Será Esgana? Raiva? Pior ainda?. Iniciou-se
então, uma luta contra o tempo no intuito de fazê-lo espevitar de novo, mas… debalde.
O dia estava abrasador,
talvez perto dos 50º. O animal parecia que estava armado em alentejano, a arranjar lenha
para se queimar. Dolente e sem forças para beber, não reagia aos
estímulos.
Chegou-se “por unanimidade” a uma triste conclusão:
ERA UM CASO
PERDIDO.
Para aliviar o
sofrimento, sabemos agora, que um Furriel Atirador foi incumbido pela chefia, para
uma ingrata missão secreta. Tinha de a cumprir até á hora do almoço, e sem
hipóteses de recusa. Essa missão era nem mais nem menos, “Assassinar a sangue
frio” com um tiro certeiro na mona, o fiel amigo “não confundas com bacalhau”.
Para isso,
podia sair tranquilo do aquartelamento sem receio, porque a sentinela seria avisada
para não reagir, ao soar o tiro.
O dito furriel com receio, não
podendo esquivar-se da missão, "e por serem curtos" reuniu dois bocados de corda.
Pediu depois à
chefia, autorização para utilizar em vez da G3, um pequeno revólver que
possuía.
Autorização concedida.
Com todo o cuidado para
não ser mordido, atou a corda à volta do pescoço do animal e incitou a segui-lo.
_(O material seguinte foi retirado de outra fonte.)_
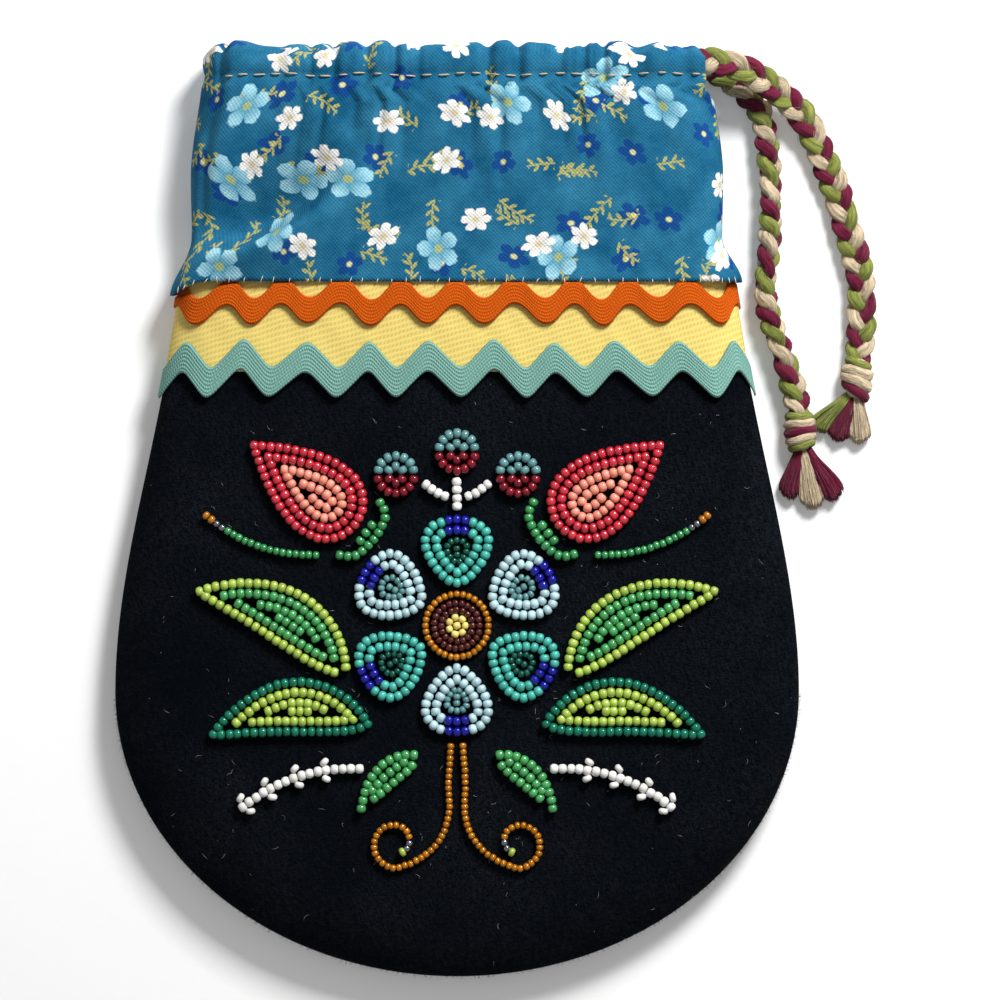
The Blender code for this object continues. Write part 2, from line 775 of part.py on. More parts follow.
def leaf_outline(start, end, half_width, bow, inset=0.0, count=12):
    """A pointed leaf between two points, bowed to one side, anticlockwise."""
    start, end = np.array(start), np.array(end)
    axis = end - start
    length = np.linalg.norm(axis)
    side = np.array([-axis[1], axis[0]]) / length
    t = np.linspace(0.0, 2.0 * math.pi, count, endpoint=False)
    along = 0.5 + (0.5 - 2.6 * inset / length) * np.cos(t)
    across = (half_width - inset) * np.sin(t) * np.abs(np.sin(t)) ** 0.35 * (1.0 - 0.25 * np.cos(t))
    middle = bow * length * 4.0 * along * (1.0 - along)
    return start + np.outer(along, axis) + np.outer(across + middle, side)


def bowed_path(start, end, bow, count):
    """Points on a parabola between two points, bowed to one side."""
    start, end = np.array(start), np.array(end)
    axis = end - start
    side = np.array([-axis[1], axis[0]]) / np.linalg.norm(axis)
    t = np.linspace(0.0, 1.0, count)
    rise = bow * np.linalg.norm(axis) * 4.0 * t * (1.0 - t)
    return start + np.outer(t, axis) + np.outer(rise, side)


def scroll_path(count=22):
    """Down from the leaves' foot, out along a low sweep and round into a spiral."""
    turn_off = (SCROLL_START[0] + 0.6, SCROLL_DROP_Y)
    drop = bowed_path(SCROLL_START, turn_off, 0.0, 4)
    sweep = bowed_path(turn_off, (SCROLL_CENTRE[0], SCROLL_CENTRE[1] - SCROLL_R), -0.22, 6)
    turn = np.linspace(-90.0, 250.0, count - 10)
    radius = np.linspace(SCROLL_R, 2.2, count - 10)
    angle = np.radians(turn)
    spiral = np.column_stack([
        SCROLL_CENTRE[0] + radius * np.cos(angle), SCROLL_CENTRE[1] + radius * np.sin(angle)])
    return np.concatenate([drop[:-1], sweep[:-1], spiral])


def sprig_outline():
    """A white sprig: a bowed stem with barbs on both sides, as one outline."""
    stem = bowed_path(*SPRIG, 3 * SPRIG_BARBS + 2)
    along = np.gradient(stem, axis=0)
    along /= np.linalg.norm(along, axis=1)[:, None]
    side = np.column_stack([-along[:, 1], along[:, 0]])
    half = STEM / 2.0
    reach = np.full(len(stem), half)
    lead = np.zeros(len(stem))
    reach[3:-1:3] = BARB_REACH
    lead[3:-1:3] = BARB_LEAD
    right = stem - side * reach[:, None] + along * lead[:, None]
    left = stem + side * reach[:, None] + along * lead[:, None]
    return np.concatenate([right, left[::-1]])


def fork_outline():
    """The berries' forked white stem, as one outline from its foot up."""
    half = STEM / 2.0
    foot = ROSETTE[1] + PETAL_MIDDLE + PETAL_LENGTH_HALF + GAP
    side = BERRY_SIDE
    reach = side[0] - BERRY_R - GAP
    top = BERRY_TOP[1] - BERRY_R - GAP
    right = [(half, foot), (half, 1.6), (4.4, 3.0), (reach, side[1] - 2.2),
             (reach - 0.3, side[1] - 0.4), (3.6, 4.8), (half, 3.9), (half, top)]
    right = np.array(right)
    return np.concatenate([right, right[::-1] * np.array([-1.0, 1.0])])


def half_circle(centre, radius, from_degrees, count):
    """Half of a disc, anticlockwise, drawn off its straight side by half a gap."""
    angle = np.radians(np.linspace(from_degrees, from_degrees + 180.0, count))
    lift = np.radians(from_degrees + 90.0)
    shift = GAP / 2.0 * np.array([math.cos(lift), math.sin(lift)])
    arc = np.column_stack([centre[0] + radius * np.cos(angle), centre[1] + radius * np.sin(angle)])
    return arc + shift


def add_rosette(finishes):
    """Six ringed petals with a drop in each, round a gold ring, a maroon ring and a centre."""
    petal = petal_outline()
    hole = petal_outline(2.0 * ROW)
    drop = petal_outline(2.0 * ROW + GAP, count=8)
    for k in range(PETALS):
        degrees = 90.0 + 360.0 / PETALS * k
        name = str(k + 1)
        add_ring("petal_" + name, place(petal, ROSETTE, degrees), place(hole, ROSETTE, degrees),
                 finishes["turquoise" if k % 2 == 0 else "pale_blue"])
        add_pad("petal_drop_" + name, place(drop, ROSETTE, degrees),
                finishes["emerald" if k % 2 == 0 else "aqua"], edge=0.25)
    gold = [circle(ROSETTE, GOLD_RING_R + side * STEM / 2.0, 14) for side in (1.0, -1.0)]
    add_ring("rosette_gold_ring", *gold, finishes["gold"])
    maroon = [circle(ROSETTE, radius, 12) for radius in (GOLD_RING_R - STEM / 2.0 - GAP, YELLOW_R + GAP)]
    add_ring("rosette_maroon_ring", *maroon, finishes["maroon"])
    add_pad("rosette_yellow_centre", circle(ROSETTE, YELLOW_R, 10), finishes["yellow"])


def on_both_sides(add, name, shapes, *values):
    """The same motif on the right and, mirrored, on the left."""
    add(name.replace("*", "right"), *shapes, *values)
    add(name.replace("*", "left"), *[mirrored(shape) for shape in shapes], *values)


def add_buds(finishes):
    """Pointed red buds with a coral fill and green sepals at the base."""
    shell, hole, fill = [
        place(bud_outline(inset), BUD_BASE, BUD_ANGLE) for inset in (0.0, 2.0 * ROW, 2.0 * ROW + GAP)]
    on_both_sides(add_ring, "bud_*_shell", [shell, hole], finishes["red"])
    on_both_sides(add_pad, "bud_*_fill", [fill], finishes["coral"])
    sepals = [(-0.7, 0.0), (-1.2, -2.4), (1.4, -8.0), (-4.2, -5.6), (-5.0, 0.0),
              (-4.2, 5.6), (1.4, 8.0), (-1.2, 2.4)]
    sepals = place(np.array(sepals)[::-1], BUD_BASE, BUD_ANGLE)
    on_both_sides(add_prism, "bud_*_sepals", [sepals], finishes["green"])


def add_berries(finishes):
    """Three round berries, aqua above and dark red below, on a forked white stem."""
    places = {"left": (-BERRY_SIDE[0], BERRY_SIDE[1]), "middle": BERRY_TOP, "right": BERRY_SIDE}
    for side, centre in places.items():
        add_pad("berry_" + side + "_aqua", half_circle(centre, BERRY_R, 0.0, 9), finishes["aqua"])
        add_pad("berry_" + side + "_red", half_circle(centre, BERRY_R, 180.0, 9), finishes["maroon"])
    add_prism("white_stem", fork_outline(), finishes["white"])


def add_leaves(finishes):
    """Ringed lime and dark green leaves, and a small plain one, on each side."""
    for name, leaf, rim, fill in (("lime", LIME_LEAF, "lime", "mid_green"),
                                  ("dark", DARK_LEAF, "dark_green", "lime")):
        outline, hole, middle = [leaf_outline(*leaf, inset) for inset in (0.0, ROW, ROW + GAP)]
        on_both_sides(add_ring, name + "_leaf_*_rim", [outline, hole], finishes[rim])
        on_both_sides(add_pad, name + "_leaf_*_fill", [middle], finishes[fill])
    on_both_sides(add_pad, "small_leaf_*", [leaf_outline(*SMALL_LEAF, count=12)], finishes["mid_green"])


def add_sprays(finishes):
    """White sprigs, green curls and gold scrolls."""
    on_both_sides(add_prism, "white_sprig_*", [sprig_outline()], finishes["white"])
    on_both_sides(add_string, "green_curl_*", [bowed_path(*CURL, 9)], STEM, finishes["green"])
    on_both_sides(add_string, "gold_scroll_*", [scroll_path()], STEM, finishes["gold"])


def make_finishes():
    """Colours of the cloths, the yarn and the glass."""
    cloth = {
        "wool": ((0.006, 0.008, 0.014), 0.95),
        "cotton": ((0.02, 0.16, 0.32), 0.85),
        "band": ((0.93, 0.76, 0.22), 0.8),
        "orange": ((0.67, 0.094, 0.004), 0.75),
        "teal": ((0.16, 0.49, 0.40), 0.75),
        "yarn": ((0.62, 0.56, 0.46), 0.9),
    }
    glass = {
        "turquoise": (0.02, 0.35, 0.33), "pale_blue": (0.35, 0.62, 0.72),
        "emerald": (0.0, 0.12, 0.08), "aqua": (0.10, 0.38, 0.42), "gold": (0.6, 0.28, 0.02),
        "maroon": (0.22, 0.004, 0.01), "yellow": (0.9, 0.72, 0.25), "red": (0.62, 0.02, 0.04),
        "coral": (0.85, 0.22, 0.17), "green": (0.02, 0.25, 0.06), "white": (0.85, 0.85, 0.83),
        "lime": (0.36, 0.62, 0.06), "mid_green": (0.05, 0.38, 0.12), "dark_green": (0.0, 0.2, 0.11),
    }
    finishes = {name: material(name, colour, rough) for name, (colour, rough) in cloth.items()}
    for name, colour in glass.items():
        finishes[name] = material(name, colour, 0.2)
    return finishes


def build():
    """Make every piece of the bag."""
    for old in list(bpy.data.objects):
        bpy.data.objects.remove(old)
    finishes = make_finishes()
    add_panel("front_panel", True, finishes["wool"])
    add_panel("back_panel", False, finishes["wool"])
    for side, front in (("front", True), ("back", False)):
        add_band("yellow_band_" + side, front, finishes["band"])
        add_rickrack("orange_rickrack_" + side, front, ORANGE_Y, ORANGE_WAVES, ORANGE_SHIFT,
                     ORANGE_SWING, ORANGE_RIBBON, finishes["orange"])
        add_rickrack("teal_rickrack_" + side, front, TEAL_Y, TEAL_WAVES, TEAL_SHIFT,
                     TEAL_SWING, TEAL_RIBBON, finishes["teal"])
        add_collar("collar_" + side, front, 34 if front else 16, finishes["cotton"])
    add_cord("drawstring", drawstring_route(), finishes["yarn"])
    add_cord_end("outer", OUTER_KNOT, finishes["yarn"], finishes["yarn"])
    add_cord_end("inner", INNER_KNOT, finishes["yarn"], finishes["yarn"])
    add_rosette(finishes)
    add_buds(finishes)
    add_berries(finishes)
    add_leaves(finishes)
    add_sprays(finishes)


build()
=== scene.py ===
"""Looks of the beaded drawstring tobacco bag: its cloths, trims, plaited drawstring and beads.

Shapes are worked out in millimetres in the model's frame and scaled by MM as they become meshes.
"""

import math

import bmesh
import bpy
import numpy as np
from bpy.props import FloatProperty, FloatVectorProperty, IntProperty, PointerProperty
from bpy.types import Operator, Panel, PropertyGroup
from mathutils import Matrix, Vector


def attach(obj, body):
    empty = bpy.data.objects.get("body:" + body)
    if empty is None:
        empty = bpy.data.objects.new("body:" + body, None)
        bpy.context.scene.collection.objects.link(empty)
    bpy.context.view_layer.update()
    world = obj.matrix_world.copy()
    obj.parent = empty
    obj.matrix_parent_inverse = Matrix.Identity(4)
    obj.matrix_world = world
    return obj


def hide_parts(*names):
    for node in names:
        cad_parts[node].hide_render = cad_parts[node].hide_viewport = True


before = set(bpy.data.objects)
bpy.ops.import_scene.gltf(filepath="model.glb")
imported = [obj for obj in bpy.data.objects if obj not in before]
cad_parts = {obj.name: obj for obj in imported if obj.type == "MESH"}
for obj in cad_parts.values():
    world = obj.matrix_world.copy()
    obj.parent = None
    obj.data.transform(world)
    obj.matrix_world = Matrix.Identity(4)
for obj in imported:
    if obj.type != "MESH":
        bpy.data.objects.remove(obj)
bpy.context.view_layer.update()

bl_info = {
    "name": "Beaded tobacco bag",
    "version": (1, 0, 0),
    "blender": (4, 5, 0),
    "location": "View3D > Sidebar > Tobacco bag",
    "description": "Dresses a drawstring bag in wool, printed cotton, rickrack, plaited yarn and beads",
    "category": "Add Mesh",
}

MM = 0.001
UP = np.array([0.0, 0.0, 1.0])
GAP = 0.3
HAIR = np.array([0.0, 1.0, 0.9, 0.0])
HAIR_RINGS = len(HAIR)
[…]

Sem obter resposta, resolveu sem mais delongas rebocar o bicho pela trela. Saiu
do aquartelamento, e percorreu a recta de 200 metros, com o animal quase de rôjo
levantando poeira. A meio do caminho, apreensivo, olhou para trás e reparou nos
olhares incrédulos de alguns soldados, que atónitos assistiam à cena.
Finalmente chegou a
curva, um sítio ideal para cumprir sem testemunhas, a execução imposta.
Olhou-o
de frente, pediu desculpas, encostou-lhe o pequeno revolver à testa, virou a
cara e pum. O pobre cãozinho até recuou, talvez 40 centímetros.
Uff... Missão
cumprida; descansa em paz.
**
Iniciou o
regresso, pensando como iam reagir os soldados ao vê-lo chegar só, de pistola à
cinta e G3 ao ombro.
Três passos dados, com remorsos olhou para trás. ??!!. e estremeceu!
Estarei Cacimbado?
Não queria acreditar no
que via; o pobre bicho estava a pôr-se de pé. Aleluia, o malvado ressuscitou. Não
sabia se rir se chorar.
Reflectiu melhor e,
grande chatice. Tinha de viver tudo de novo.
Levantou a franjinha da testa do
animal e confirmou a existência do tiro. Tinha só um furinho, o da frente. Se a
bala não saiu, pelo menos entrou.
Respeitosamente falou
com ele: Perdoa amigo, mas tenho de repetir a dose.
Novo ritual e novo tiro. Não
tanto, mas uma vez mais o bicho recuou.
Será que foi desta? Aguardou um pouco, e
afinal o canídeo insistia em não morrer.
É mesmo um cão de guerra, pensou.
Mas….É pá…Deves estar a
gozar comigo!..
Armado em Rambo, largou a pistola, agarrou na G3 e deu-lhe o
golpe fatal.
THE END.
Era um bom companheiro. Paz á sua alma.